The Aztecs slaughtered tens of thousands of their neighbors to appease their gods, and their bloody, cruel, and oppressive rule was what ended their empire. But their Empire did not last long, and did not kill millions.
Then there’s the Emperor Chin who conquered China and established a bureaucracy over the nation – and burned most of the libraries in the country. While we have no real way of knowing how bloody or cruel he was – though we can guess since the ensuing economic depression lasted for a century or more – the oppression of the Chinese people continues uninterrupted to this day. One could even argue that Mao’s Cultural Revolution and Great Leap Forward were both nothing more than echoes of Chin’s Empire with a French commie panache to add a touch of Lefty class to the bloodshed.
Or what of the Soviet Union? The Communists spread slaughter and oppression the way Starbucks spreads overpriced lattes. Their work continues to this day as True Believers continue to base their decisions upon lies spawned by the Comintern. The Communists could be given credit for the mass slaughters of their puppets in SE Asia, and Africa, but in turn they too could be the successors of either the Tzars’ criminal Empire, or a continuation of the ‘revolution’ started by the Jacobins, or both.
Just sharin’
Don Pascucci says
Just saw this Dan. You’re definitlely more educated than I but not an answer that brings any clarity. It seems the absolute brutality of the Islamic conquests is worse and hasn’t mitigated over time. Understanding war in anciet times was itself unsanitized and brutal, with genocides as a common practice, gives me pause in thinking Islam as the worst. Perhaps no one can say for sure.
It’s enough to realize Islam is now a force to be reckoned with and be ready as a nation and culture.
Dan Knight says
Hi Don. No criticism intended, but I was not really answering the question.
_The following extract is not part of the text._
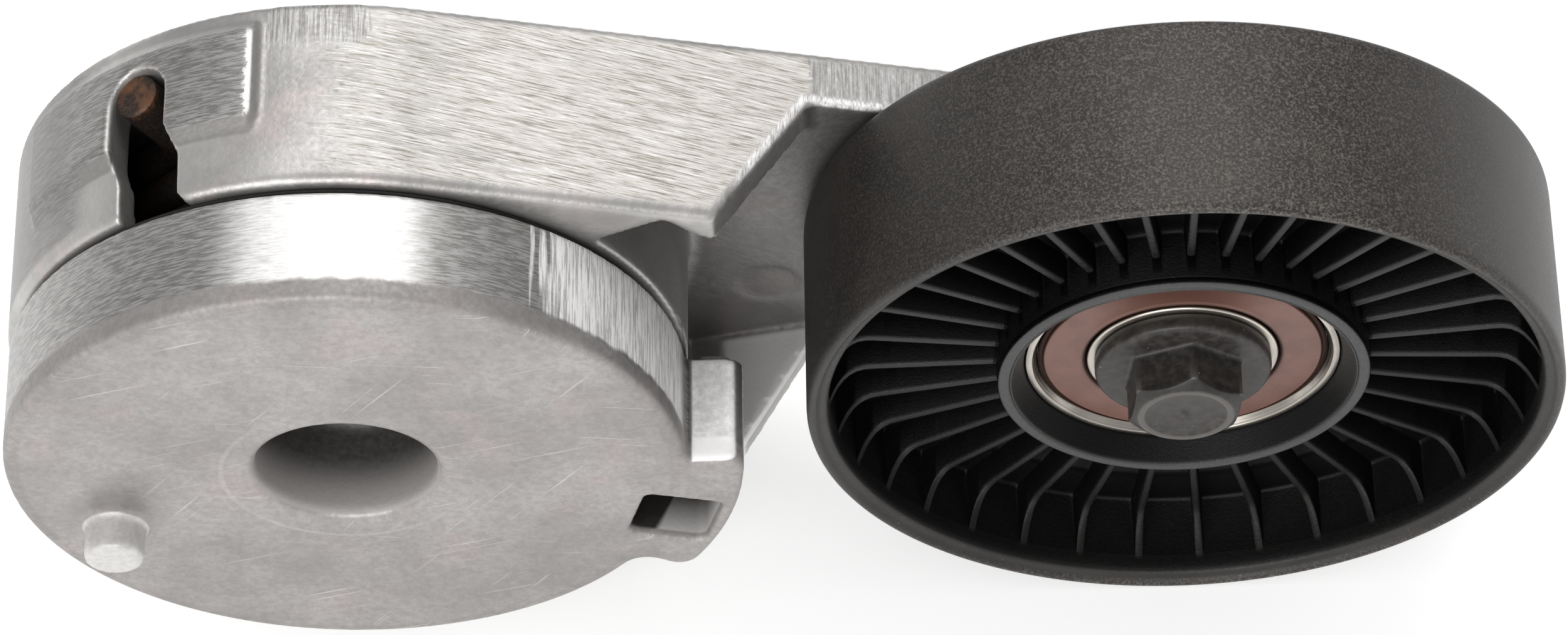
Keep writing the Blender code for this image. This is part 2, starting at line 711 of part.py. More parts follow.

Just wanted to explore the ways of interpreting it since I wasn’t sure which way to go with it. Many of us run into a wall – and whoever mans that wall is our Enemy. Sometimes it’s appropriate, and sometimes it’s not. One has to have a reference point to rank things or set priorities.
According to all of the archeology I’ve read, ancient warfare between early nations was little short of genocide.
Islam, though, takes this a step farther: It is a Borg-like ideology, which absorbs and replaces everything it does not destroy or kill.
I don’t think I can definitively answer your original question. Not sure who can. But I believe you’re right about Islam.
Islam surely is in many ways the most brutal political-economic-religious ideology known to Man – that has managed to become common enough to consume a substantial population.
Have a great week!
Dan Knight says
PS … I don’t know anything more about this topic than you do Don. I’ve got 3 degrees – but those are engineering and law – not history, comparative religion, or cultural anthropology. Don’t let anyone buffalo you with 25 dollar words. LOL.
Menseismal says
History repeats itself.
After nearly 800 years of rule in various parts of Spain, Isabella and Ferdinand eventually expelled the Moors in 1492. With welcoming so many unvetted ‘refugees’ into the country, will it happen again?
They are of course not the only Western country that has not learned from history.